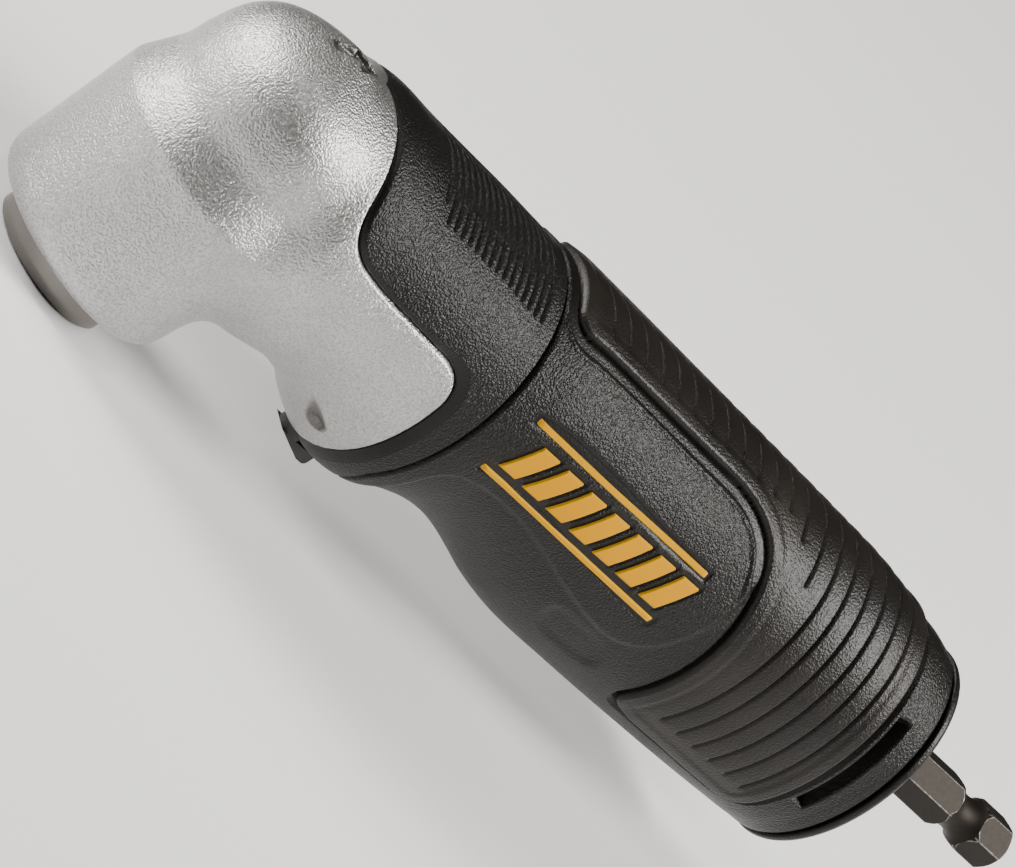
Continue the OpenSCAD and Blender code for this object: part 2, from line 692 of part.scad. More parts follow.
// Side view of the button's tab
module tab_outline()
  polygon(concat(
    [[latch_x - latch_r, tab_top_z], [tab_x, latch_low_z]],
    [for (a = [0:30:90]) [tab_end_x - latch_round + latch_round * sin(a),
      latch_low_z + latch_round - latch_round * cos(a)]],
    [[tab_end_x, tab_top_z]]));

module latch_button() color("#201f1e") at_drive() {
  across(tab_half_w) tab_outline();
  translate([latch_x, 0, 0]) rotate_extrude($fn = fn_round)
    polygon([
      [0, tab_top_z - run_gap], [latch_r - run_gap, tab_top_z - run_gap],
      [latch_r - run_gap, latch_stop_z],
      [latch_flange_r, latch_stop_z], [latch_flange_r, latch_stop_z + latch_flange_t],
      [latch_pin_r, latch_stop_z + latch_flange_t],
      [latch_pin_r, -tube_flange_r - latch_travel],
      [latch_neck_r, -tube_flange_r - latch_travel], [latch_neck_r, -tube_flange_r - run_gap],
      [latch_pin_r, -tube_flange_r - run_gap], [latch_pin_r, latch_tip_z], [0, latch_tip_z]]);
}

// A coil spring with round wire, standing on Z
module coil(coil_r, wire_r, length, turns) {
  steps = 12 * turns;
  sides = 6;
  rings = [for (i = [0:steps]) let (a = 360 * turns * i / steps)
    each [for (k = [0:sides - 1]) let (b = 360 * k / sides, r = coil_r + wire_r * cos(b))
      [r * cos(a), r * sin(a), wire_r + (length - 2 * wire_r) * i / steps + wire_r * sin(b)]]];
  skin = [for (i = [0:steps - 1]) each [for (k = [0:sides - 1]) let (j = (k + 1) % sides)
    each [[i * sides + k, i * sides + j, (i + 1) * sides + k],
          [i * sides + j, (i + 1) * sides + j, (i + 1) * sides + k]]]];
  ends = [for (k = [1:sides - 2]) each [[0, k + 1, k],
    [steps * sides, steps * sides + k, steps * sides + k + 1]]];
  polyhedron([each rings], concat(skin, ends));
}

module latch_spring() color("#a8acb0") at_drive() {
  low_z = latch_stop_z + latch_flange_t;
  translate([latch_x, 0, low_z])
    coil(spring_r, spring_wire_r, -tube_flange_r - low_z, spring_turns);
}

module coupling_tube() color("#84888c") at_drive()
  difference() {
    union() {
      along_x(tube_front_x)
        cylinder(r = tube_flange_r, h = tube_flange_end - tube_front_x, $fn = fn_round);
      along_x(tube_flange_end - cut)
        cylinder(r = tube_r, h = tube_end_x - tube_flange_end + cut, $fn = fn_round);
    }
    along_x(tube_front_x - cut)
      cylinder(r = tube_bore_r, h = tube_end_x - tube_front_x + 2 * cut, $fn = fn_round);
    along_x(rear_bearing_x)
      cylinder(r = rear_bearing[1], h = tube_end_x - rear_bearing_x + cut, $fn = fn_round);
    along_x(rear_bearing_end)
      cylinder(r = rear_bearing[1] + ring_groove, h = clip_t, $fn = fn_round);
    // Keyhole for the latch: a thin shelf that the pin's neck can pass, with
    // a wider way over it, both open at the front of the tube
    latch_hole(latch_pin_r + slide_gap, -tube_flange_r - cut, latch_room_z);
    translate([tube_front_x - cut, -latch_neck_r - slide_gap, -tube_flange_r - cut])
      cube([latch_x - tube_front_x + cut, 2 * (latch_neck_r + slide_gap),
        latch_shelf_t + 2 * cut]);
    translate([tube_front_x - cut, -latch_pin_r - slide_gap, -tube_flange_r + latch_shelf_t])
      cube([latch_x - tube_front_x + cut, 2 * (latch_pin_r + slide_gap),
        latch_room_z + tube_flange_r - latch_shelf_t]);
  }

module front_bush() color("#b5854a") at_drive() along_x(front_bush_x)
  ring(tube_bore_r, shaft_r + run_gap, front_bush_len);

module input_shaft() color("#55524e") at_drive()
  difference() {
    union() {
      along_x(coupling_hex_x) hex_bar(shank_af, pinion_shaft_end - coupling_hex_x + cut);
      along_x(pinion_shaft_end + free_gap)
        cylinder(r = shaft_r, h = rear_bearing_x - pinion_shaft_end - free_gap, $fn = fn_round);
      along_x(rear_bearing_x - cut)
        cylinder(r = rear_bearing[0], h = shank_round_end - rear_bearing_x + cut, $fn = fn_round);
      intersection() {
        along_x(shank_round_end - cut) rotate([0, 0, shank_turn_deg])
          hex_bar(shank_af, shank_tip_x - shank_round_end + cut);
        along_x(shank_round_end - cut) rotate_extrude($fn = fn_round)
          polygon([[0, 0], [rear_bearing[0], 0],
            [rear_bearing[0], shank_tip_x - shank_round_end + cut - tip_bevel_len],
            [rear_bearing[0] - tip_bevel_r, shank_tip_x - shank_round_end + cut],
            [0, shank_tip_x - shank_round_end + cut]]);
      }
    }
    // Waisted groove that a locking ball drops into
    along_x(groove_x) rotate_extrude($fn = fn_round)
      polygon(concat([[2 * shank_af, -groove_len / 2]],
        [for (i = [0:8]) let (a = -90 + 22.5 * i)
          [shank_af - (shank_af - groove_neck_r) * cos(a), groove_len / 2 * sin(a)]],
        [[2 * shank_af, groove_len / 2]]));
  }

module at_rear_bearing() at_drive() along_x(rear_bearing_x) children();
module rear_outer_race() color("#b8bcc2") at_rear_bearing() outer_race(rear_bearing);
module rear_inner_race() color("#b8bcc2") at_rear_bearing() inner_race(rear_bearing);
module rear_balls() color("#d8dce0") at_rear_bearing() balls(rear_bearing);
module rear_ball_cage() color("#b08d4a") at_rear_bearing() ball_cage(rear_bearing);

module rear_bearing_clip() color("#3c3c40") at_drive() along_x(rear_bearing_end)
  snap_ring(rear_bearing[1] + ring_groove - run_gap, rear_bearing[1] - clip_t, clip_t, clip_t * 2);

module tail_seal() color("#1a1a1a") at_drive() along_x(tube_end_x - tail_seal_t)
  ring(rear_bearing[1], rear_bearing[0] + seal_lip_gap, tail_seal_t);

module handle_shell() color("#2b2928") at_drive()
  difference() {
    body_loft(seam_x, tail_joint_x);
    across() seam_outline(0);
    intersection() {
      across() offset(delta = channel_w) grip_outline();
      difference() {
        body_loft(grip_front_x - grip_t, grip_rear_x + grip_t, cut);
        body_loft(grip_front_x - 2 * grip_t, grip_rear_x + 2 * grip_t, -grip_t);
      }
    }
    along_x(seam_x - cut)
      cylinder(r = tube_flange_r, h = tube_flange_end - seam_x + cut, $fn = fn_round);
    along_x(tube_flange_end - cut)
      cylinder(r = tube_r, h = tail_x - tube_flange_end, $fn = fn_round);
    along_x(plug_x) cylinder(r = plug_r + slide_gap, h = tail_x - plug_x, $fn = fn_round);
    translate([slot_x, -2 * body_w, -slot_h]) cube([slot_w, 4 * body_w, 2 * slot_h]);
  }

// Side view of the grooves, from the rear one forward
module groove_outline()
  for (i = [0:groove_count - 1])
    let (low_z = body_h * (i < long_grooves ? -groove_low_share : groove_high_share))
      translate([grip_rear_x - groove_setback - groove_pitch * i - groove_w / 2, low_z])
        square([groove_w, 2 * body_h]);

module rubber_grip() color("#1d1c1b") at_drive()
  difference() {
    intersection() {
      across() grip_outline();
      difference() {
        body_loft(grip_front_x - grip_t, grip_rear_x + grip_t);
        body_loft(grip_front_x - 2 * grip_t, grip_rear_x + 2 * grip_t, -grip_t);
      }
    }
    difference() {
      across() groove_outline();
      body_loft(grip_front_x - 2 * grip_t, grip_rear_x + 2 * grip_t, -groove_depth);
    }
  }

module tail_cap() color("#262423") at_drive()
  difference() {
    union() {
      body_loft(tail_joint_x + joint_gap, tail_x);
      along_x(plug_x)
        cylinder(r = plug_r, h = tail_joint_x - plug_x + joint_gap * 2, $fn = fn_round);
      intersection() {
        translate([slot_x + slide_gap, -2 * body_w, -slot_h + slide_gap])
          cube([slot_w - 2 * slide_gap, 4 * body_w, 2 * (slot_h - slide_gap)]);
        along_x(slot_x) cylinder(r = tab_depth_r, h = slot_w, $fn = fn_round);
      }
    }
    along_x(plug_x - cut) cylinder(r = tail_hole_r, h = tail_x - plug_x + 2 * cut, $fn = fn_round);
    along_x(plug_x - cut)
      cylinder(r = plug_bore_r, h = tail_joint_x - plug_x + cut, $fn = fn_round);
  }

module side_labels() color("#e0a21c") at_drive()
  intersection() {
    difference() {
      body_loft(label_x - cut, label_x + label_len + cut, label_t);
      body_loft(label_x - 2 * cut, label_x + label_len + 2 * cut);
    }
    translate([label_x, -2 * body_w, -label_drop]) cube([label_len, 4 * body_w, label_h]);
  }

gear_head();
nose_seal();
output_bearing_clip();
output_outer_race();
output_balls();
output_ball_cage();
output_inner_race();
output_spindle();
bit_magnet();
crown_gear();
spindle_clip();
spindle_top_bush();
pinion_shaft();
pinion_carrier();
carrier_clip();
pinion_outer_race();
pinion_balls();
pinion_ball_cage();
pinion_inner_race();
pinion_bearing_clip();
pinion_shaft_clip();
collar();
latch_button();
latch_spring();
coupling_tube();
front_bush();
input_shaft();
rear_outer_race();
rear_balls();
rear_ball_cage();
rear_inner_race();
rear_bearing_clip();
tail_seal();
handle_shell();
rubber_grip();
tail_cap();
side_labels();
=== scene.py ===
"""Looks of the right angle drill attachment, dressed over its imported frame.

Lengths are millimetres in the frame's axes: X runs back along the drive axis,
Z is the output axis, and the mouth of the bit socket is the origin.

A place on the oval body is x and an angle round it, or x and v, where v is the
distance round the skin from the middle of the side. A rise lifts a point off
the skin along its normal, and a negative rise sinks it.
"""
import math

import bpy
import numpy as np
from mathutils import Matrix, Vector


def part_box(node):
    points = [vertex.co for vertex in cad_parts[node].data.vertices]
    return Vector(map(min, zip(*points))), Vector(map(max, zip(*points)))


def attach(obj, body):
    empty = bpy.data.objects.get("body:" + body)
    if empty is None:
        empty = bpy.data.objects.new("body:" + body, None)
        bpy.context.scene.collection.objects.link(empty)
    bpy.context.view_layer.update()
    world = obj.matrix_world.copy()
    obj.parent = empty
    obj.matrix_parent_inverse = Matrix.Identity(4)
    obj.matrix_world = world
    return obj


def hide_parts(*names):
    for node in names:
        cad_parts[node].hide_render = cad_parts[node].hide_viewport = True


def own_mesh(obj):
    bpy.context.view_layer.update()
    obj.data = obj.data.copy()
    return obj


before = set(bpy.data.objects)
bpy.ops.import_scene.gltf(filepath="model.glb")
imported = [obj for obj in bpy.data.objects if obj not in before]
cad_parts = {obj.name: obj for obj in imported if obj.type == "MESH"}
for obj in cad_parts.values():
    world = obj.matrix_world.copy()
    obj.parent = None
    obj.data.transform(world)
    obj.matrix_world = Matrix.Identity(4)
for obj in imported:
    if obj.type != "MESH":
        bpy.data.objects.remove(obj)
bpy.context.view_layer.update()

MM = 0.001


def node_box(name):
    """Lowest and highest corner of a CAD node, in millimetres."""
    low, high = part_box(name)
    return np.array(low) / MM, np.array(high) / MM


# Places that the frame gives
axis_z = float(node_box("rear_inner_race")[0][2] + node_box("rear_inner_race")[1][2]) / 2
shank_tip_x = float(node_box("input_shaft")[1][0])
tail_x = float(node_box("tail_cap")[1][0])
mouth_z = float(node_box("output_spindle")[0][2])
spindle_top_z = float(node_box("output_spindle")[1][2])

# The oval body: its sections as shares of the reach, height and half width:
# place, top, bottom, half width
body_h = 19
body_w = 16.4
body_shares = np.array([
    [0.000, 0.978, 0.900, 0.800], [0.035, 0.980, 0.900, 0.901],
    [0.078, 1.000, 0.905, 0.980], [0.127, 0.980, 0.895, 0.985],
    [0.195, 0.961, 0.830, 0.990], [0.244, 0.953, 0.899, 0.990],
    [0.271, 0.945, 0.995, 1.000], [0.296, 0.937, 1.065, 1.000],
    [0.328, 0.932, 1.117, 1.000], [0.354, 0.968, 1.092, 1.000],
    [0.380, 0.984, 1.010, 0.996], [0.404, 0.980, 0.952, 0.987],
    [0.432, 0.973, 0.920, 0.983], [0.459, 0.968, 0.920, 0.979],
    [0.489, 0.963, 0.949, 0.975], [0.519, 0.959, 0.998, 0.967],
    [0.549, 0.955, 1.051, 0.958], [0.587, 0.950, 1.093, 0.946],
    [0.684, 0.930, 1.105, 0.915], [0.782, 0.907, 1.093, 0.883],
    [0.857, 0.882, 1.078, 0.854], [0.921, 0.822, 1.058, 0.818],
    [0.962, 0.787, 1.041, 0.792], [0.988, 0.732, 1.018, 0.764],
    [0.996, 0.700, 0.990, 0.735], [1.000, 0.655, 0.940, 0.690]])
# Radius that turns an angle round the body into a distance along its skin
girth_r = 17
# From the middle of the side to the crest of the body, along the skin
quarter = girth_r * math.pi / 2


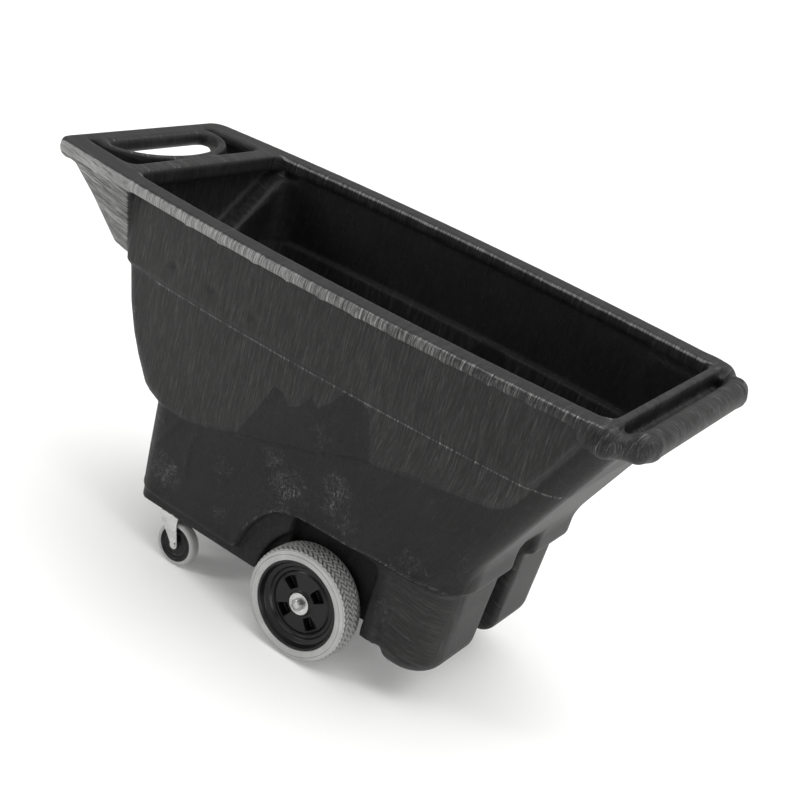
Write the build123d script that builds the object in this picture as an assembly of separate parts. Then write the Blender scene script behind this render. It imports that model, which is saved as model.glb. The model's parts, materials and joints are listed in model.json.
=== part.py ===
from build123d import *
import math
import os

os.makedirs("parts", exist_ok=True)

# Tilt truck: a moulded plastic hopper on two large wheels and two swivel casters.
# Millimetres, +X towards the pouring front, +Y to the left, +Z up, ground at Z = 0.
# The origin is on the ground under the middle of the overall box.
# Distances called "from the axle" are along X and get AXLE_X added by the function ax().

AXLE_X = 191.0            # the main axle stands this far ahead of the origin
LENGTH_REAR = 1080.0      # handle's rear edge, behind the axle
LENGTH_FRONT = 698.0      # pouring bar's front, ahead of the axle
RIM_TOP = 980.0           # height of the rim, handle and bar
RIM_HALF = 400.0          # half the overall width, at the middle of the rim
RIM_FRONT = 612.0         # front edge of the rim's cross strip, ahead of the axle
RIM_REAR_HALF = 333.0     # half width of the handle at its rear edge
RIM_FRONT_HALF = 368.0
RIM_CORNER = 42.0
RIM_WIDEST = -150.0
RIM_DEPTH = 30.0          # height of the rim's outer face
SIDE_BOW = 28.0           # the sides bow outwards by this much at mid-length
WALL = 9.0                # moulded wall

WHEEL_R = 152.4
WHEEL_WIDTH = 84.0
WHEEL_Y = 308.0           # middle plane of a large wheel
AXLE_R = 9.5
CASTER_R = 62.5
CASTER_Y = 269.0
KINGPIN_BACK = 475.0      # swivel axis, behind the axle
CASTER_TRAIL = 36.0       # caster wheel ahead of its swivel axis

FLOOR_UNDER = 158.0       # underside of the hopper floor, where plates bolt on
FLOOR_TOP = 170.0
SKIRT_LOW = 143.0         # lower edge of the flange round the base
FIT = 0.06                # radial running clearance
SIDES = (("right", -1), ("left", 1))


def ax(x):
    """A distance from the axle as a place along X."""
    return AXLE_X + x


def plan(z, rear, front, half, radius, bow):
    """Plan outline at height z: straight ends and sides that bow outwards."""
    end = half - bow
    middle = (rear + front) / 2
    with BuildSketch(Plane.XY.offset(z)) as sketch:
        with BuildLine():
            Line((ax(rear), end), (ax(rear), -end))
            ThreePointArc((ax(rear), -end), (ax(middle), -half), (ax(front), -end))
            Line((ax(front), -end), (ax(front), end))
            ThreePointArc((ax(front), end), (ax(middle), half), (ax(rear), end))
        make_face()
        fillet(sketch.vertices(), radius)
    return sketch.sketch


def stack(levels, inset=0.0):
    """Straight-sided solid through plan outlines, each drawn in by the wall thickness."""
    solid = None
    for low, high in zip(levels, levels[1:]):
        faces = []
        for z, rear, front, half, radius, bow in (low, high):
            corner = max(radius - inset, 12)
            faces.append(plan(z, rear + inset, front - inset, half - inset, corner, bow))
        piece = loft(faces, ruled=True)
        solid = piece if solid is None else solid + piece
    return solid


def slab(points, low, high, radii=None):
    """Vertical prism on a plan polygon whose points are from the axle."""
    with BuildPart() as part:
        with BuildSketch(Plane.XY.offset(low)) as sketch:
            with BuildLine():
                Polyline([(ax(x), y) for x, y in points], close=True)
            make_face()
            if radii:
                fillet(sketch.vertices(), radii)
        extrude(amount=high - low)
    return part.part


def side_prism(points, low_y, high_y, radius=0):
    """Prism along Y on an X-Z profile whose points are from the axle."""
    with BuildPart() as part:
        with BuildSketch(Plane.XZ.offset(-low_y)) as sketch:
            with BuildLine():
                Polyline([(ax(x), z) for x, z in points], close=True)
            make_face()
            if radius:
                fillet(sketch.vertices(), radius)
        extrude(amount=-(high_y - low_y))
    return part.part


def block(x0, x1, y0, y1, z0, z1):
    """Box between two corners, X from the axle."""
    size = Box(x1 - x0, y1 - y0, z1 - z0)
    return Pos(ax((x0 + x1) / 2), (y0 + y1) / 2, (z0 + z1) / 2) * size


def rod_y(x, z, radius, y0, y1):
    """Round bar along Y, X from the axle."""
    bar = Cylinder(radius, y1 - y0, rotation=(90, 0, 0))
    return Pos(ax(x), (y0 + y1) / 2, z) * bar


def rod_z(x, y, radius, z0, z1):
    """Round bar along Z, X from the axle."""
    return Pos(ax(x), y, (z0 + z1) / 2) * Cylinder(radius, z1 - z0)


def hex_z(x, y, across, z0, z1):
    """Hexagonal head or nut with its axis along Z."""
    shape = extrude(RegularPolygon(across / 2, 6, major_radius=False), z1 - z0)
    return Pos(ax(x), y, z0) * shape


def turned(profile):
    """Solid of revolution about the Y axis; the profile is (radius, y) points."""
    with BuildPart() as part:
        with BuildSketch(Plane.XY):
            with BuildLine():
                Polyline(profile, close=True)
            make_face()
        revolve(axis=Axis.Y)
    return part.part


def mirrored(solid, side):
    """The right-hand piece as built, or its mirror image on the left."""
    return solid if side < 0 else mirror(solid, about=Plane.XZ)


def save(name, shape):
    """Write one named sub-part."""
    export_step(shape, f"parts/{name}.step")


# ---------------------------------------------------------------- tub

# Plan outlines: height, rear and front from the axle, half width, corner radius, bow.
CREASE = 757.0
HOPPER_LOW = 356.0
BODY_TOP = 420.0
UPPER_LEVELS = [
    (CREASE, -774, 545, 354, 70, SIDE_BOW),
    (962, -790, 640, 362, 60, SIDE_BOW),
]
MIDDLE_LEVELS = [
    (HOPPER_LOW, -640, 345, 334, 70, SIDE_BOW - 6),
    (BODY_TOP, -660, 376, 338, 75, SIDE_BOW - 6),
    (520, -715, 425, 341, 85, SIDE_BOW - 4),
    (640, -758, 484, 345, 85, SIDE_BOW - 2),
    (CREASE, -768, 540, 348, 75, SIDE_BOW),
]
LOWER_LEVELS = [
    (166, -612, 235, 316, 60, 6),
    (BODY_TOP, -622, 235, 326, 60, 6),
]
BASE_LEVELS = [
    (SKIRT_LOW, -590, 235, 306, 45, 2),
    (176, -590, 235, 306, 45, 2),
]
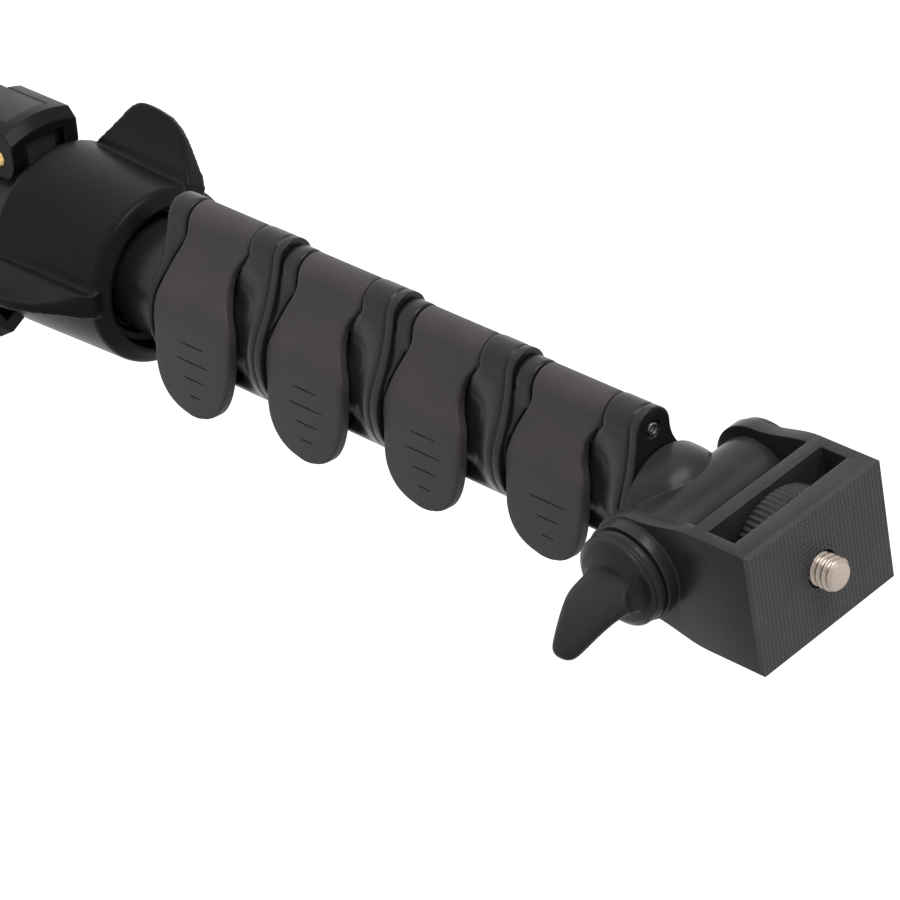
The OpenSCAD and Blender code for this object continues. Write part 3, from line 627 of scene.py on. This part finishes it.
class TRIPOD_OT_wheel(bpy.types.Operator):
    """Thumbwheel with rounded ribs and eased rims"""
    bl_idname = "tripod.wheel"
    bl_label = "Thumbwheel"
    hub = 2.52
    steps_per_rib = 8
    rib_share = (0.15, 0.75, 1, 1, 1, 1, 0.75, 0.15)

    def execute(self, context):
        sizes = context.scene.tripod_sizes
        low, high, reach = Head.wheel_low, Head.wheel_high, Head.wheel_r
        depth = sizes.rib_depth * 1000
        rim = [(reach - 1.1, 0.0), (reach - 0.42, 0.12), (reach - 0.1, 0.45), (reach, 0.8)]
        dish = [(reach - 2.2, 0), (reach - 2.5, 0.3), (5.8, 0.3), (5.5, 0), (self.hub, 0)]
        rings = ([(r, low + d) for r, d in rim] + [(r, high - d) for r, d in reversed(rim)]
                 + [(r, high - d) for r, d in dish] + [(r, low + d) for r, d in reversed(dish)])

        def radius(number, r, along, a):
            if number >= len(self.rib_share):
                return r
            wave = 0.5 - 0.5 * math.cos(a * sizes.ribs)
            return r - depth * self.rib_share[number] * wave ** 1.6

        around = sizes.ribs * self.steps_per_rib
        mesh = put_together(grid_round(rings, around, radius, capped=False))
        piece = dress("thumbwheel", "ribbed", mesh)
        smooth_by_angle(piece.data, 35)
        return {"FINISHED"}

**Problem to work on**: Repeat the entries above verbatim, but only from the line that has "gear_head();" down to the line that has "from mathutils import Matrix, Vector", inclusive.

**Written response**:
gear_head();
nose_seal();
output_bearing_clip();
output_outer_race();
output_balls();
output_ball_cage();
output_inner_race();
output_spindle();
bit_magnet();
crown_gear();
spindle_clip();
spindle_top_bush();
pinion_shaft();
pinion_carrier();
carrier_clip();
pinion_outer_race();
pinion_balls();
pinion_ball_cage();
pinion_inner_race();
pinion_bearing_clip();
pinion_shaft_clip();
collar();
latch_button();
latch_spring();
coupling_tube();
front_bush();
input_shaft();
rear_outer_race();
rear_balls();
rear_ball_cage();
rear_inner_race();
rear_bearing_clip();
tail_seal();
handle_shell();
rubber_grip();
tail_cap();
side_labels();
=== scene.py ===
"""Looks of the right angle drill attachment, dressed over its imported frame.

Lengths are millimetres in the frame's axes: X runs back along the drive axis,
Z is the output axis, and the mouth of the bit socket is the origin.

A place on the oval body is x and an angle round it, or x and v, where v is the
distance round the skin from the middle of the side. A rise lifts a point off
the skin along its normal, and a negative rise sinks it.
"""
import math

import bpy
import numpy as np
from mathutils import Matrix, Vector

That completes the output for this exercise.